◆ GIVEN MATERIAL

-- start --

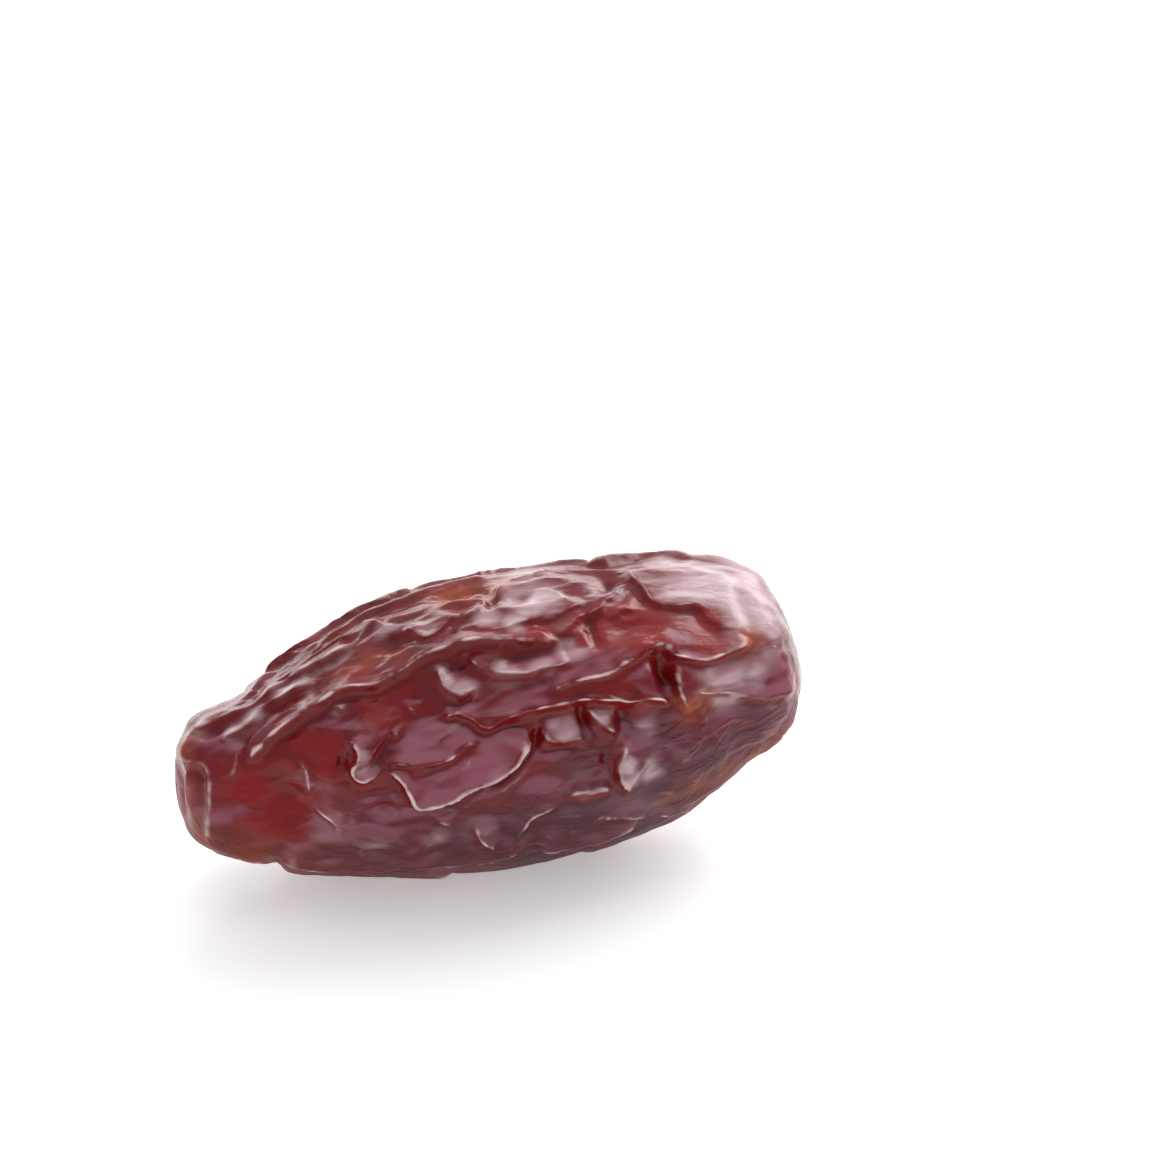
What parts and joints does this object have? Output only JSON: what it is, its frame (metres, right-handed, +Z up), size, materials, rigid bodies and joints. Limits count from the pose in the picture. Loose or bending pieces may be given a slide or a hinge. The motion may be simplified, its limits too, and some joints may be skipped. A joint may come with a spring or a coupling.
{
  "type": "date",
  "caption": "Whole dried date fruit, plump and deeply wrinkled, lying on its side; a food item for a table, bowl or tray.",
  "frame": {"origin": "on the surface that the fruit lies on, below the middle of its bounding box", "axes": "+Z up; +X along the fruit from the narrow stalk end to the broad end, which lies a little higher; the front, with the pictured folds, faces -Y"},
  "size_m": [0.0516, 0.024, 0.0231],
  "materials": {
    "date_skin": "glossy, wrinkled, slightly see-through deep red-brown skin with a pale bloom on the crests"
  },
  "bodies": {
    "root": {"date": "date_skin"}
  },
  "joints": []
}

-- end --

◆ TASK REQUIREMENTS
Reproduce the material verbatim, line by line.

◆ FINISHED TASK
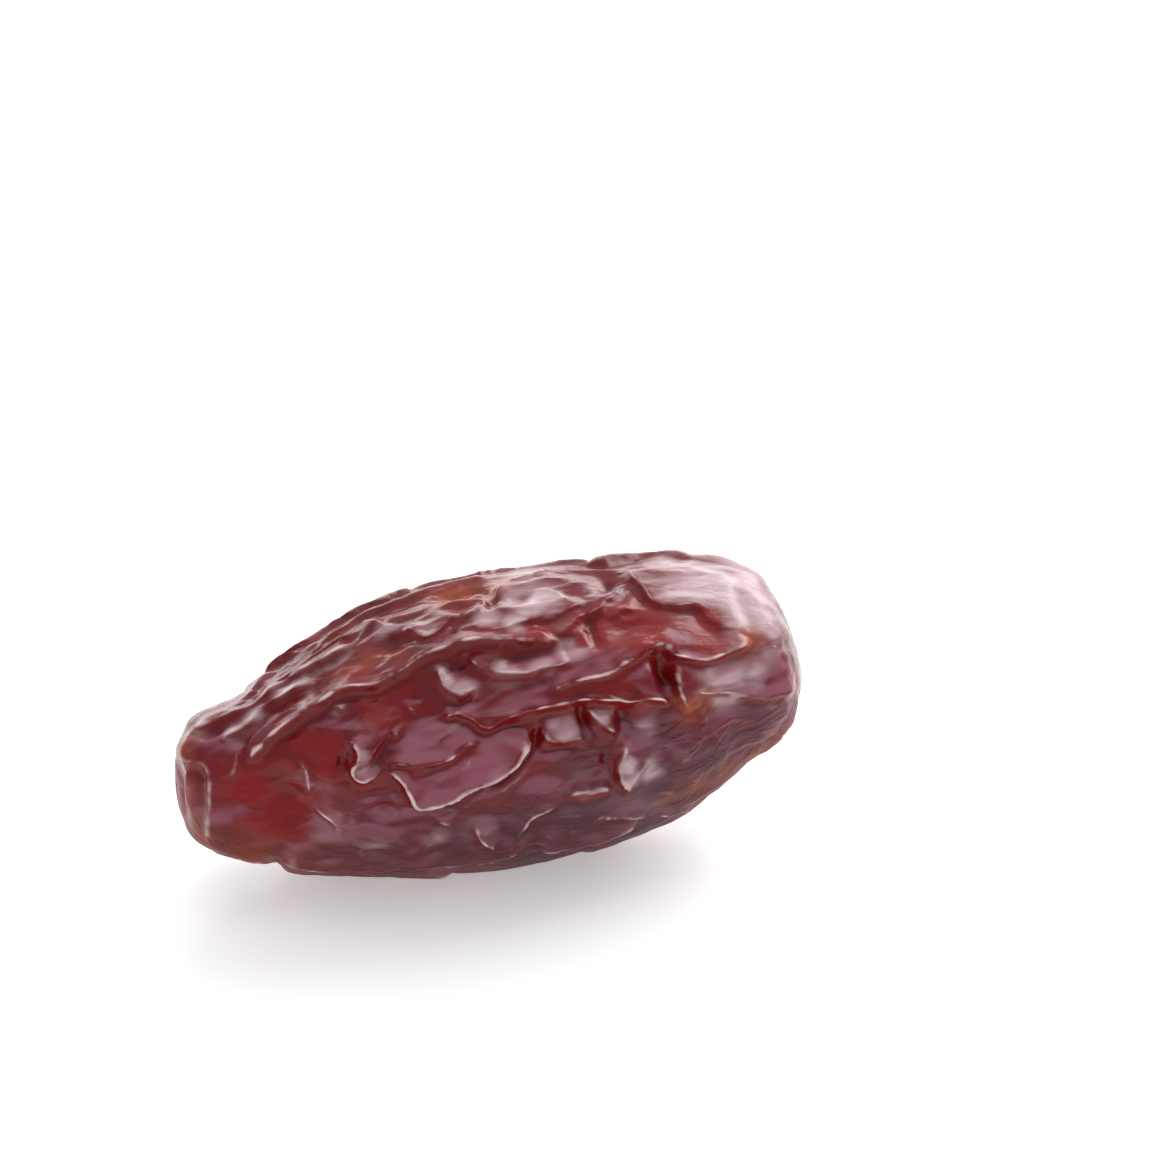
What parts and joints does this object have? Output only JSON: what it is, its frame (metres, right-handed, +Z up), size, materials, rigid bodies and joints. Limits count from the pose in the picture. Loose or bending pieces may be given a slide or a hinge. The motion may be simplified, its limits too, and some joints may be skipped. A joint may come with a spring or a coupling.
{
  "type": "date",
  "caption": "Whole dried date fruit, plump and deeply wrinkled, lying on its side; a food item for a table, bowl or tray.",
  "frame": {"origin": "on the surface that the fruit lies on, below the middle of its bounding box", "axes": "+Z up; +X along the fruit from the narrow stalk end to the broad end, which lies a little higher; the front, with the pictured folds, faces -Y"},
  "size_m": [0.0516, 0.024, 0.0231],
  "materials": {
    "date_skin": "glossy, wrinkled, slightly see-through deep red-brown skin with a pale bloom on the crests"
  },
  "bodies": {
    "root": {"date": "date_skin"}
  },
  "joints": []
}